Filed under: Uncategorized — Tags: , , , , — admin @ 2018-06-16 13:42

I needed to load a huge amount of data into memory. It had to be a continuous chunk of memory and I could not tell the size from a beginning. C++ std::vector is a good candidate however its downside is that it reallocates and copies all data when it runs out of its current capacity. Virtual memory mapping to the rescue!

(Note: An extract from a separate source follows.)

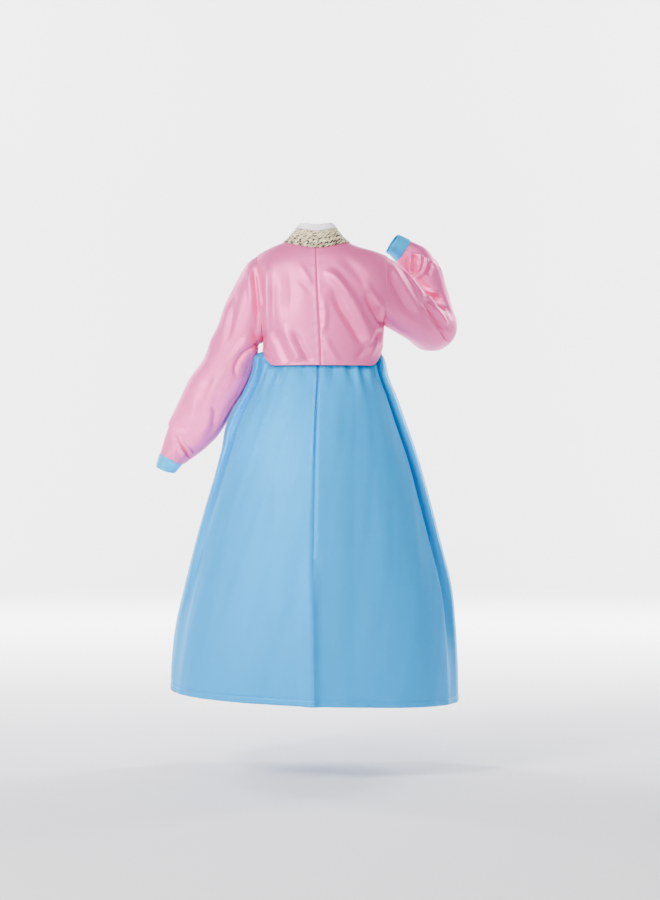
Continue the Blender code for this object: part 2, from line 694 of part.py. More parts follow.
def skirt_turn(column, z):
    """Turn of a column, 0 to 64 round from the middle of the back: columns crowd in at the two side folds."""
    quarter, place = divmod(column, QUARTER_COLUMNS)
    if quarter in (0, 3):
        side = LEFT if quarter == 0 else RIGHT
        place = place if quarter == 0 else QUARTER_COLUMNS - place
        centre = fold_turn(side, z)
        marks = (0, FOLD_COLUMN - 2, FOLD_COLUMN, FOLD_COLUMN + 2, QUARTER_COLUMNS)
        turns = (0.0, centre - FOLD_HALF_TURN, centre, centre + FOLD_HALF_TURN, 90.0)
        turn = float(np.interp(place, marks, turns))
        return turn if quarter == 0 else 360 - turn
    return 90.0 * (quarter + place / QUARTER_COLUMNS)


def skirt_inset(turn, z):
    """How far the cloth lies inside the smooth skirt: side folds, and soft flutes over the front."""
    turn = (turn + 180) % 360 - 180
    side = side_at(turn)
    away = abs(abs(turn) - fold_turn(side, z)) / FOLD_HALF_TURN
    depth = float(FOLD_TRACKS[side.name + "_depth"](z))
    inset = depth * math.cos(min(away, 1.0) * math.pi / 2) ** 2
    if abs(turn) > 90:
        grown = ease((FLUTE_TOP_Z - z) / (FLUTE_TOP_Z - SKIRT_HEM_Z))
        share = (abs(turn) - 90) / 90
        inset += FLUTE_DEPTH * grown * (1 - math.cos(2 * math.pi * FLUTES * share / 2)) / 2
    return inset


def skirt_grids(first, last):
    """Outer and inner points of the columns from first to last, with their gathers."""
    outer, inner = [], []
    for height in SKIRT_HEIGHTS:
        share = (height - SKIRT_TOP_Z) / (SKIRT_HEM_Z - SKIRT_TOP_Z)
        row_out, row_in = [], []
        for column in range(first, last + 1):
            rough_turn = skirt_turn(column % (4 * QUARTER_COLUMNS), height)
            z = SKIRT_TOP_Z + (skirt_hem_z(rough_turn) - SKIRT_TOP_Z) * share
            turn = skirt_turn(column % (4 * QUARTER_COLUMNS), z)
            around = skirt_base(turn + TURN_STEP, z) - skirt_base(turn - TURN_STEP, z)
            up = skirt_base(turn, z + HEIGHT_STEP) - skirt_base(turn, z - HEIGHT_STEP)
            normal = unit(np.cross(up, around))
            normal *= math.copysign(1.0, np.dot(normal[:2], skirt_base(turn, z)[:2]))
            gather = float(SKIRT_TRACKS["gather"](z)) * (1 if column % 2 else -1)
            point = under_jacket(skirt_base(turn, z) + normal * (gather - skirt_inset(turn, z)))
            row_out.append(point)
            row_in.append(point - normal * SKIRT_WALL)
        outer.append(row_out)
        inner.append(row_in)
    return np.array(outer), np.array(inner)


def part_seams(grids, first_shift, last_shift):
    """Moves the first and last columns of a panel off its neighbours by half a seam."""
    for grid in grids:
        grid[:, 0] += np.array(first_shift) * SEAM / 2
        grid[:, -1] += np.array(last_shift) * SEAM / 2
    return grids


def band_grids():
    """The chest band: a flat ring just above the skirt's gathered edge."""
    outer, inner = [], []
    for z in np.linspace(BAND_TOP_Z, SKIRT_TOP_Z + SEAM, BAND_ROWS):
        for grid, wall in ((outer, 0.0), (inner, BAND_WALL)):
            row = []
            for column in range(BAND_COLUMNS):
                angle = 2 * math.pi * column / BAND_COLUMNS
                sine, cosine = math.sin(angle), math.cos(angle)
                edge = BAND_LEFT_X - wall if sine >= 0 else -BAND_RIGHT_X - wall
                deep = (BAND_BACK if cosine >= 0 else BAND_FRONT) - wall
                x = math.copysign(edge * abs(sine) ** (2 / SKIRT_POWER), sine)
                y = math.copysign(deep * abs(cosine) ** (2 / SKIRT_POWER), cosine)
                row.append((x, y, z))
            grid.append(row)
    return np.array(outer), np.array(inner)


def form_point(face, across, climb):
    """Point of the worn form itself."""
    z = height_of(climb, across)
    x = float(BODY_TRACKS["centre_x"](z)) + across
    return np.array([x, face * form_depth(face, across, climb), z])


def strap_grids(side):
    """A shoulder strap from the back of the band over the shoulder to its front, under the jacket."""
    top = SHOULDER_ARC * math.pi / 2
    climbs = list(np.linspace(BAND_TOP_Z + STRAP_ABOVE_BAND - SHOULDER_START_Z, top - STEP, STRAP_ROWS))
    path = [(BACK, climb) for climb in climbs] + [(FRONT, climb) for climb in reversed(climbs[:-1])]
    outer, inner = [], []
    for offset in (-STRAP_HALF, 0.0, STRAP_HALF):
        row_out, row_in = [], []
        for face, climb in path:
            across = side.sign * STRAP_ACROSS + offset
            sideways = form_point(face, across + STEP, climb) - form_point(face, across - STEP, climb)
            up = form_point(face, across, climb) - form_point(face, across, climb - STEP)
            normal = unit(np.cross(sideways, up)) * -face
            point = form_point(face, across, climb)
            row_out.append(point - normal * STRAP_UNDER)
            row_in.append(point - normal * (STRAP_UNDER + STRAP_WALL))
        outer.append(row_out)
        inner.append(row_in)
    return np.array(outer), np.array(inner)


def front_cover(x, z, left_front):
    """Depth of what the ribbons lie on at a place on the front: the jacket, or the skirt below its hem."""
    deepest = 0.0
    for near in COVER_REACH:
        level = z + near
        if level > FRONT_HEM_Z - HEM_MARGIN:
            across = x - float(BODY_TRACKS["centre_x"](level))
            worn = form_depth(FRONT, across, climb_of(level, across)) + left_front.overlap(across)
            deepest = max(deepest, worn)
        if level < SKIRT_SHOWS_Z:
            row = {name: float(track(level)) for name, track in SKIRT_TRACKS.items()}
            edge = row["left_x"] - row["seam_x"] if x > row["seam_x"] else row["seam_x"] - row["right_x"]
            beside = abs(x - row["seam_x"]) / edge
            worn = row["front"] * (1 - beside**SKIRT_POWER) ** (1 / SKIRT_POWER) + row["gather"]
            deepest = max(deepest, worn)
    return deepest


def knot(cloth, left_front):
    """The tied knot: a small soft block on the front panel."""
    bpy.ops.mesh.primitive_cube_add(size=1.0)
    made = bpy.context.active_object
    made.name = made.data.name = "goreum_knot"
    made.data.transform(Matrix.Diagonal((*KNOT_SIZE, 1.0)))
    depth = max(front_cover(KNOT_X + aside, KNOT_Z, left_front) for aside in KNOT_REACH)
    made.location = (KNOT_X, -depth - ON_TOP - KNOT_SIZE[1] / 2, KNOT_Z)
    made.data.materials.append(cloth)
    rounding = made.modifiers.new("rounding", "BEVEL")
    rounding.width = KNOT_ROUNDING
    rounding.segments = KNOT_ROUND_STEPS
    made.data.shade_smooth()
    bpy.context.collection.objects.unlink(made)
    return made


def ribbon_object(name, points, across_normals, cloth):
    """A flat ribbon between two grids of points."""
    return wall_object(name, points, points - across_normals * RIBBON_WALL, cloth)


def loop_path():
    """Distance out from the knot and lift of each step of the loop: out, round the turn, and back."""
    radius = LOOP_OPENING / 2
    straight = LOOP_LENGTH - radius
    path = [(straight * step / RIBBON_STEPS, 0.0) for step in range(RIBBON_STEPS)]
    turn = [math.pi * step / TURN_STEPS for step in range(TURN_STEPS + 1)]
    path += [(straight + radius * math.sin(angle), radius * (1 - math.cos(angle))) for angle in turn]
    path += [(straight * step / RIBBON_STEPS, 2 * radius) for step in range(RIBBON_STEPS - 1, -1, -1)]
    return path


def loop_object(cloth, left_front):
    """The single loop of the bow: out from the knot over the chest, round, and back."""
    start = KNOT_X + KNOT_SIZE[0] / 2 + SEAM
    rows = []
    for out, lift in loop_path():
        share_out = out / LOOP_LENGTH
        spread = LOOP_PINCH_SPREAD + (1 - LOOP_PINCH_SPREAD) * ease(share_out * LOOP_SPREAD_REACH)
        opened = LOOP_PINCH_HEIGHT + (1 - LOOP_PINCH_HEIGHT) * ease(share_out * LOOP_HEIGHT_REACH)
        half = LOOP_HALF_HEIGHT * opened
        row = []
        for share in RIBBON_ACROSS:
            x = start + out
            z = KNOT_Z - LOOP_DROOP * share_out**2 + half * share
            cover = front_cover(min(x, start + LOOP_LENGTH - LOOP_OPENING), KNOT_Z, left_front)
            row.append((x, -cover - ON_TOP - RIBBON_WALL - LOOP_STAND * share_out - lift * spread, z))
        rows.append(row)
    rows = np.array(rows)
    along = np.gradient(rows, axis=0)
    normals = np.cross(along, np.array([0.0, 0.0, 1.0]))
    normals /= np.linalg.norm(normals, axis=2, keepdims=True)
    return ribbon_object("goreum_loop", rows, normals, cloth)


def tail_object(tail, cloth, left_front):
    """A hanging end of the tie, lying on the jacket and then on the skirt."""
    top = KNOT_Z - KNOT_SIZE[2] / 2 - SEAM
    rows = []
    for step in range(RIBBON_STEPS + 1):
        part = step / RIBBON_STEPS
        z = top + (tail.end_z - top) * part
        middle = tail.root_x + (tail.end_x - tail.root_x) * ease(part)
        half = RIBBON_HALF * (TAIL_PINCH + (1 - TAIL_PINCH) * ease(part * TAIL_PINCH_REACH))
        row = []
        for share in RIBBON_ACROSS:
            x = middle + half * share
            row.append((x, -front_cover(x, z, left_front) - tail.lift - RIBBON_WALL, z))
        rows.append(row)
    rows = np.array(rows)
    normals = np.zeros_like(rows)
    normals[..., 1] = -1.0
    return ribbon_object(tail.name, rows, normals, cloth)


def main():
    for startup in list(bpy.data.objects):
        bpy.data.objects.remove(startup, do_unlink=True)
    collection = bpy.data.collections.new("korean_hanbok")
    bpy.context.scene.collection.children.link(collection)
    pink = material("pink_satin", PINK_SATIN)
    blue = material("blue_satin", BLUE_SATIN)
    cuff_blue = material("pale_blue_satin", PALE_BLUE)
    gold = material("gold_brocade", GOLD_BROCADE)
    white = material("white_cloth", WHITE_CLOTH)

    left_back = BodyPanel(BACK, LEFT)
    right_back = BodyPanel(BACK, RIGHT)
    left_front = BodyPanel(FRONT, LEFT, FRONT_EDGE, OVERLAP_LIFT)
    right_front = BodyPanel(FRONT, RIGHT, INNER_EDGE)
    panels = {
        "jeogori_back_left": left_back,
        "jeogori_back_right": right_back,
        "jeogori_front_left": left_front,
        "jeogori_front_right": right_front,
    }
    grids = {name: panel.grids() for name, panel in panels.items()}
    made = []
    for side, sleeve, cuff in ((LEFT, LEFT_SLEEVE, LEFT_CUFF), (RIGHT, RIGHT_SLEEVE, RIGHT_CUFF)):
        back, front = grids["jeogori_back_" + side.name], grids["jeogori_front_" + side.name]
        sleeve_pair, cuff_pair = sleeve_grids(side, back, front, sleeve, cuff)
        for ending, length_pair in split_sleeve(sleeve_pair, SLEEVE_SPLITS[side.name]).items():
            made.append(wall_object("sleeve_" + side.name + ending, *length_pair, pink, closed=True))
        made.append(wall_object("cuff_" + side.name, *cuff_pair, cuff_blue, closed=True))

    made += [wall_object(name, *grids[name], pink) for name in panels]

    bases = neckline_bases(left_front, right_front, left_back, right_back)
    collar_out, collar_in, normals = collar_grids(bases)
    made.append(wall_object("collar_git", collar_out, collar_in, gold))
    made.append(wall_object("dongjeong", *strip_grids(collar_out, normals), white))

    for width in SKIRT_WIDTHS:
        columns = skirt_grids(width.first * QUARTER_COLUMNS, width.last * QUARTER_COLUMNS)
        made.append(wall_object(width.name, *part_seams(columns, width.first_shift, width.last_shift), blue))
    made.append(wall_object("malgi_band", *band_grids(), white, closed=True))
    for side in (LEFT, RIGHT):
        made.append(wall_object("strap_" + side.name, *strap_grids(side), white))

    made.append(knot(cuff_blue, left_front))
    made.append(loop_object(cuff_blue, left_front))
    made += [tail_object(tail, cuff_blue, left_front) for tail in TAILS]

    for piece in made:
        collection.objects.link(piece)


main()
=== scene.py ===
"""A child's hanbok as worn: satin jacket, brocade collar, tie ribbons and a full satin skirt.

Every cloth piece is a thin shell on the form of its own solid, with its creases pressed in.
Metres, +Z up. The wearer faces -Y and the wearer's left is +X.
"""

import logging
import math
from dataclasses import dataclass, field
from enum import Enum
from typing import Any, Callable, Iterable, NamedTuple, Optional, Sequence, Union

import bpy
import numpy as np
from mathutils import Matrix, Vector


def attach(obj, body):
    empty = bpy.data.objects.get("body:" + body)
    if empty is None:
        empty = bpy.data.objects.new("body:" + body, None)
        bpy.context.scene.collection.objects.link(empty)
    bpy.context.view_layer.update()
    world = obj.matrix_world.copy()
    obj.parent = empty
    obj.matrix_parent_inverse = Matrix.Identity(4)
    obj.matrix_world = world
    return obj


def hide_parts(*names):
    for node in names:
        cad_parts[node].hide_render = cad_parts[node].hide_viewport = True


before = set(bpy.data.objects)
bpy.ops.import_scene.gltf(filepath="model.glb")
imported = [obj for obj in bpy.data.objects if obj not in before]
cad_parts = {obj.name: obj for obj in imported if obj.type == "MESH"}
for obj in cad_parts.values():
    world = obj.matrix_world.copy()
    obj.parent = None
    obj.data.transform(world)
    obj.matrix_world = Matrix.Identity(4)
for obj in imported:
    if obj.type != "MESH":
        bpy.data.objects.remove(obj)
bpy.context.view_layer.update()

Points = np.ndarray
Colour = tuple[float, float, float]
Line = tuple[tuple[float, float], ...]
Cloth = bpy.types.Material
Piece = bpy.types.Object

LOG = logging.getLogger("hanbok")
WALL = 0.0015
SEAM = 0.0003
ARM_SEAM = 0.0005
ON_TOP = 0.0008
STEP = 1e-4
MM = 0.001
THREAD_LIFT = 0.0001


class Face(Enum):
    """Which way a piece of the garment looks."""

    BACK = 1.0
    FRONT = -1.0


class Side(NamedTuple):
    """One side of the garment, by the wearer's own hand."""

    sign: float
    name: str
    armpit_z: float
    side_hem_z: float


LEFT = Side(1.0, "left", -0.190, -0.203)
RIGHT = Side(-1.0, "right", -0.158, -0.198)


def table(kind: Callable[..., Any], *rows: tuple[float, ...]) -> tuple[Any, ...]:
    """Makes a table of named rows."""
    return tuple(kind(*row) for row in rows)


def in_metres(kind: Callable[..., Any], *rows: tuple[float, ...]) -> tuple[Any, ...]:
    """Makes a table of named rows, in metres, from sizes in millimetres."""
    return table(kind, *([size / 1000 for size in row] for row in rows))


class BodyRow(NamedTuple):
    """Half sizes of the worn jacket at one height."""

    z: float
    centre_x: float
    back: float
    front: float
    left: float
    right: float


BODY = in_metres(
    BodyRow,
    (-250, -9, 97.5, 106, 112, 117),
    (-200, -7, 96, 103, 112, 121.5),
    (-158, -5, 93, 99, 111.5, 126),
    (-100, -2, 87, 91, 112.5, 131),
    (-20, 1, 80, 85, 115, 135),
    (30, 1, 78, 83, 116, 136),
)


class RidgeRow(NamedTuple):
    """Height of the shoulder line at a distance from the middle."""

    across: float
    left_z: float
    right_z: float


RIDGE = in_metres(
    RidgeRow,
    (0, 19, 19),
    (30, 16, 16),
    (61, 5, 5),
    (80, -2, -3),
    (112, -19, -12),
    (136, -38, -21),
)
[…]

My thinking steps looked like:

  • I know a potential maximum of required memory for all possible cases.
  • If I allocate it all at once then I’ll have a continuous memory chunk however it is going to be a huge waste of space in many cases since the dataset size is varying a lot.
  • And it does not scale well if I run it on a much larger data set on a computer with much larger memory than I have.
  • How to ensure a continuous memory address space without preallocating the whole block?
  • In modern OSes processes are running in a virtual memory which is mapped to a real memory.
  • Virtual address space is huuuuuuuuge (well, actually only huuuge, see note at the end).
  • Virtual address does not need to point to a real address if you don’t use it.
  • How about preallocate just a virtual memory block and then map it to a real memory on demand?
  • mmap() and friends can do it!

mmap() is not only for sharing memory and mapping file content to memory. This call will allocate 128 GB of virtual space:

void* ptr = mmap(nullptr, 128ul * 1024 * 1024 * 1024, PROT_NONE,
                 MAP_PRIVATE | MAP_ANONYMOUS, -1, 0));

PROT_NONE tells the kernel that there should be no mapping to a real memory.

Now lets say you need a space for 5 megs of memory:

mprotect(ptr, 5 * 1024 * 1024, PROT_READ | PROT_WRITE);

This will give you 5 megs of accessible memory. If you need more later then call it again with a larger number.

And that’s it. Wrap it in some fancy vector-like class and serve it.

Note: even if you operate on a 64 bit machine with 64 bit addresses you can’t use all 64 bits of the space. E.g. x86 virtual address space has “only” 48 bits. So if you are working with very large data sets (e.g. hundreds of gigabytes) or at least some of them can be then you can easily hit the limit and you will wonder how come you can mmap only few dozens of such large blocks.

Solution can be to add mremap() into the equation. Don’t allocate too large virtual space and even if you hit the allocated limit then call mremap() with MREMAP_MAYMOVE. Watch for a little trap – the whole old space must have the same protection flags. That means you can’t have few megs with PROT_READ and the rest PROT_NONE or you’ll get EFAULT. This approach has also one disadvantage – you can’t use move/copy semantics on contained items like std::vector does. The item type must be trivially copyable.

Final note: mmap(), mprotect() and mremap() are slooooow compared to e.g. malloc() so design your boundaries well and benchmark!